**TASK DIRECTIONS:** Your task is to print the material below exactly as presented.
----------------------------------------
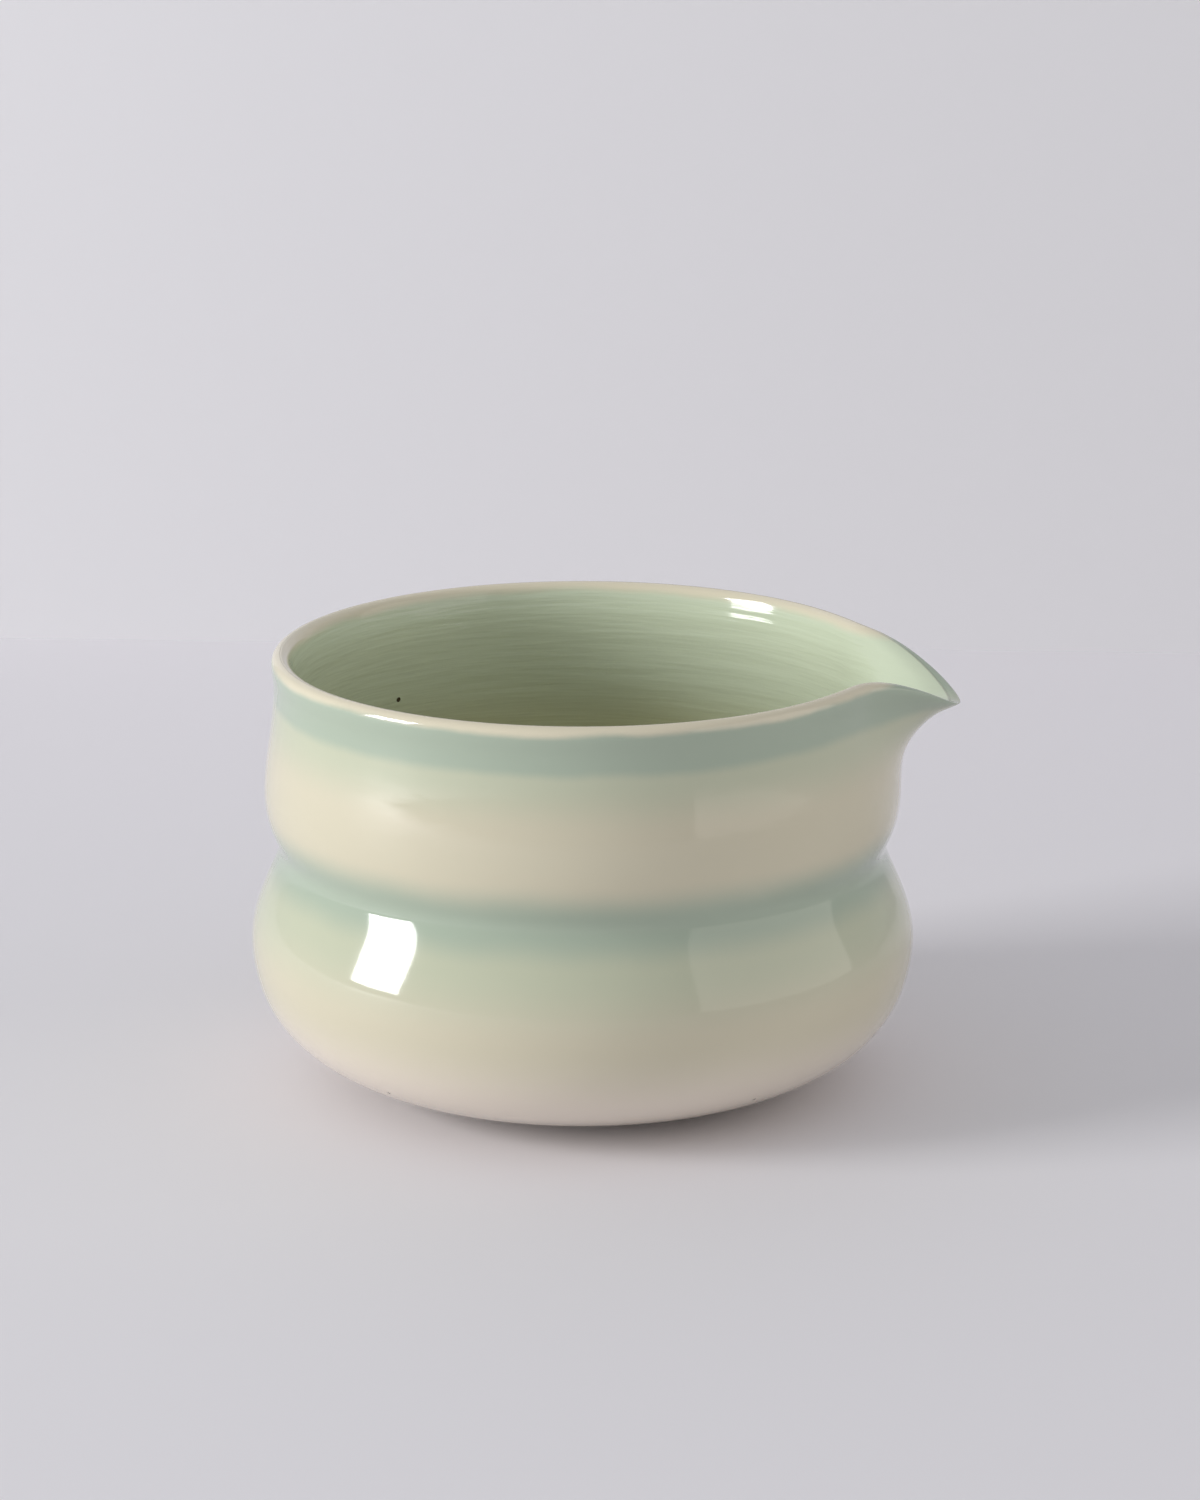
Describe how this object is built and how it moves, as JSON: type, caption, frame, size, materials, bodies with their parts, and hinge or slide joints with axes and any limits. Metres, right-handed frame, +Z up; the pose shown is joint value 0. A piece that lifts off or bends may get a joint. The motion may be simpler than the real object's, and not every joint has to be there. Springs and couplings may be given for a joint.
{
  "type": "spouted tea bowl",
  "caption": "Round glazed tea bowl with a narrow waist, a softly rounded lip, a short pulled pouring spout and a low trimmed foot ring.",
  "frame": {"origin": "centre of the bounding box's base, on the surface the foot stands on", "axes": "+Z up out of the mouth, +X towards the spout, +Y across"},
  "size_m": [0.1234, 0.1156, 0.076],
  "materials": {
    "clay": "matte",
    "outer_glaze": "gloss",
    "liner_glaze": "gloss",
    "well_glaze": "gloss"
  },
  "bodies": {
    "root": {"clay_body": "clay", "outer_glaze": "outer_glaze", "liner_glaze": "liner_glaze", "foot_well_glaze": "well_glaze"}
  },
  "joints": []
}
----------------------------------------
**FINAL ANSWER:**
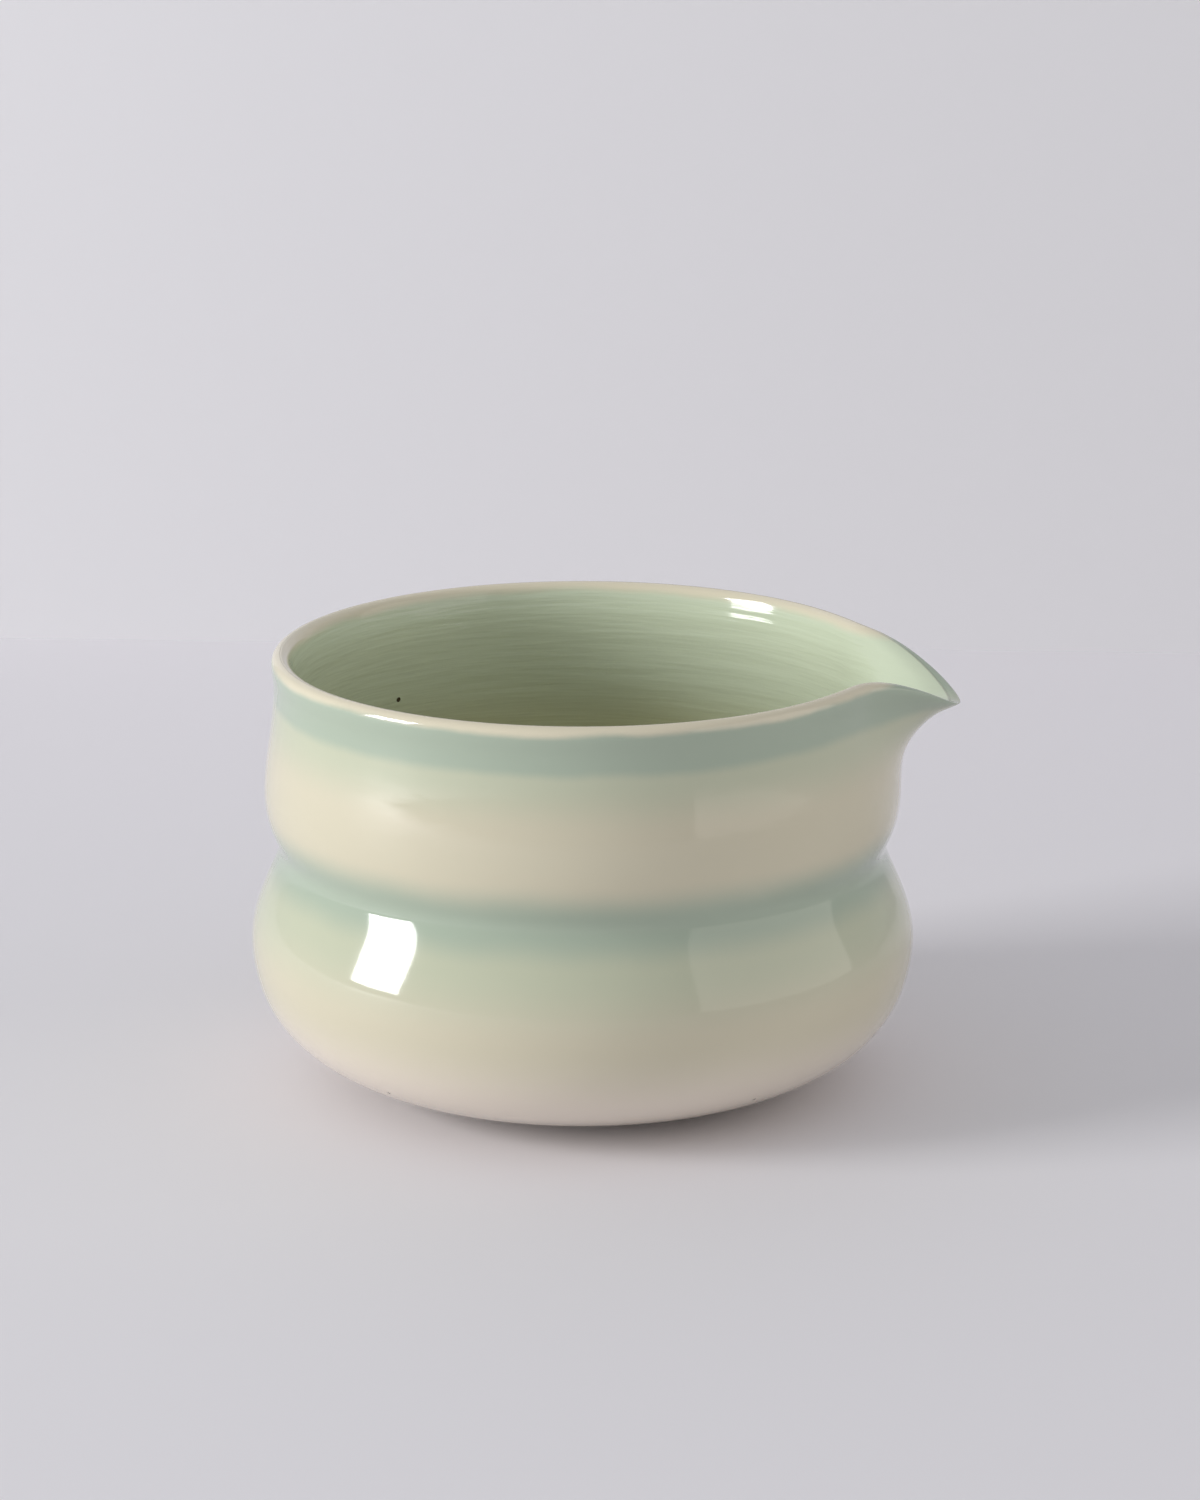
Describe how this object is built and how it moves, as JSON: type, caption, frame, size, materials, bodies with their parts, and hinge or slide joints with axes and any limits. Metres, right-handed frame, +Z up; the pose shown is joint value 0. A piece that lifts off or bends may get a joint. The motion may be simpler than the real object's, and not every joint has to be there. Springs and couplings may be given for a joint.
{
  "type": "spouted tea bowl",
  "caption": "Round glazed tea bowl with a narrow waist, a softly rounded lip, a short pulled pouring spout and a low trimmed foot ring.",
  "frame": {"origin": "centre of the bounding box's base, on the surface the foot stands on", "axes": "+Z up out of the mouth, +X towards the spout, +Y across"},
  "size_m": [0.1234, 0.1156, 0.076],
  "materials": {
    "clay": "matte",
    "outer_glaze": "gloss",
    "liner_glaze": "gloss",
    "well_glaze": "gloss"
  },
  "bodies": {
    "root": {"clay_body": "clay", "outer_glaze": "outer_glaze", "liner_glaze": "liner_glaze", "foot_well_glaze": "well_glaze"}
  },
  "joints": []
}